The first file corresponds to the main program of the application, and should be compiled with a PPE compiler to generate a PPE object.
The second file corresponds to the code that will be executed under request of the main program in the SPEs. This file must be compiled with an SPE compiler to obtain a SPE object, that will be linked with the SPE libraries to obtain a SPE executable. However, in order to be able to execute this program, it must be embedded in the PPE binary executed in the PPE. For this reason, the PPE embedder is used to generate a PPE object, which is then used with the other PPE objects and PPE libraries as inputs to the PPE linker, which finally generates the Cell executable. Besides the CellSs compiler, the rest of the process is the same that must be followed to generate binaries for the Cell BE.
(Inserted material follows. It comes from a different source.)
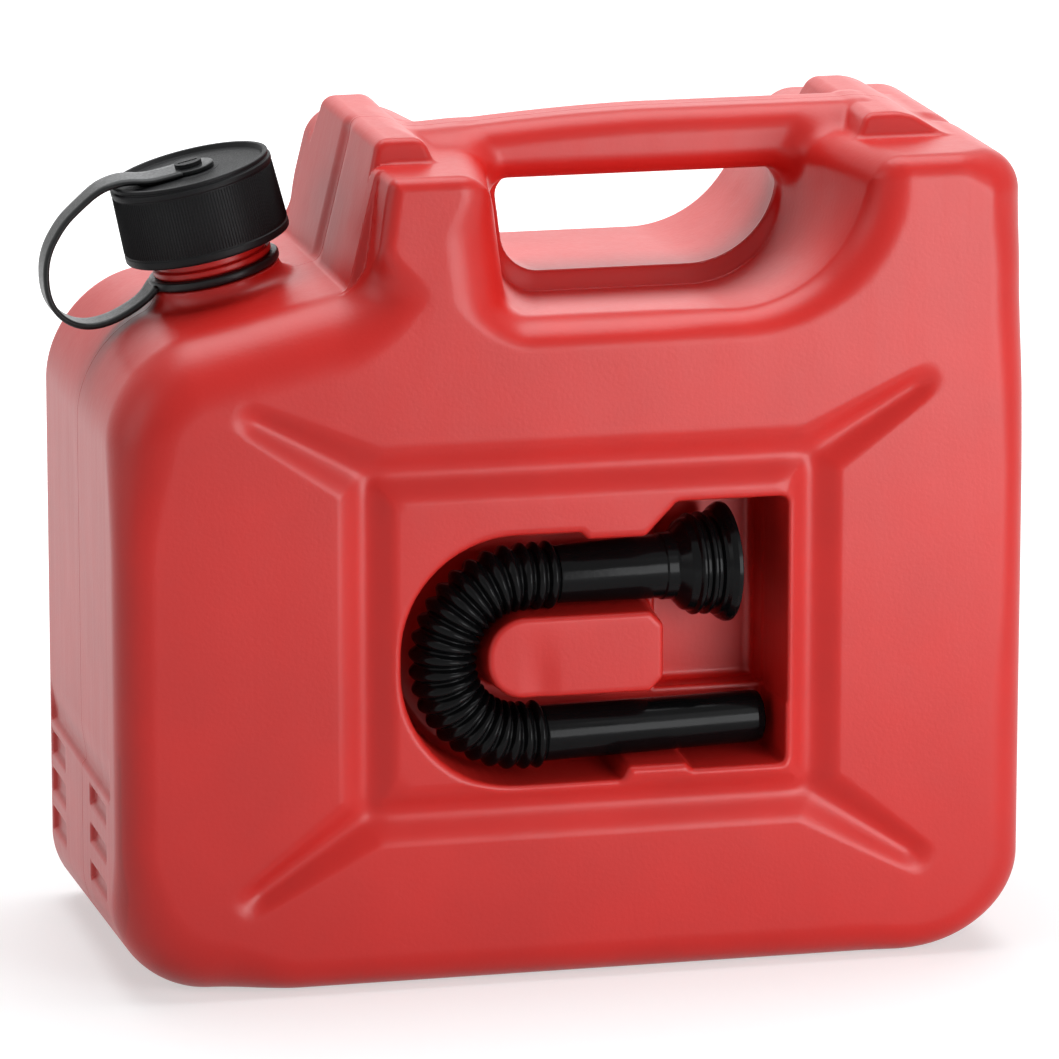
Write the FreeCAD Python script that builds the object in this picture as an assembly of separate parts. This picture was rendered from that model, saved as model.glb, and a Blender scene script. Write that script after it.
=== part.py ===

The main program binary is normally started from the command line and starts its execution in the PPE. At the beginning of this program the activity of the SPEs is initiated by uploading the SPE binary in the memory of each SPE used. These programs will remain idle until the main program application starts spawning work to them. Whenever the main program runs into a piece of work that can be spawned in an SPE (from here one, a task), a request to the runtime library is issued. The runtime will create a node representing this task in a task graph, and will look for dependencies with other tasks issued before, adding edges between them. If the current task is ready for execution (no dependencies with other tasks exists) and there are SPEs available, the runtime will make a request to an SPE to execute this task. The corresponding data transfers are done by the runtime using the DMA engines. The call to the runtime is not blocking and therefore, if the task is not ready or all the SPEs are busy, the system will continue with the execution of the main program.
It is important to emphasize that all this (task submission, data dependence analysis, data transfer) is transparent to the user code, which is basically a sequential application with user annotations that indicates which parts of the code will be run in the SPE. The system can dynamically change the number of SPEs used by the application, taking into account the maximum concurrency of the application at each stage.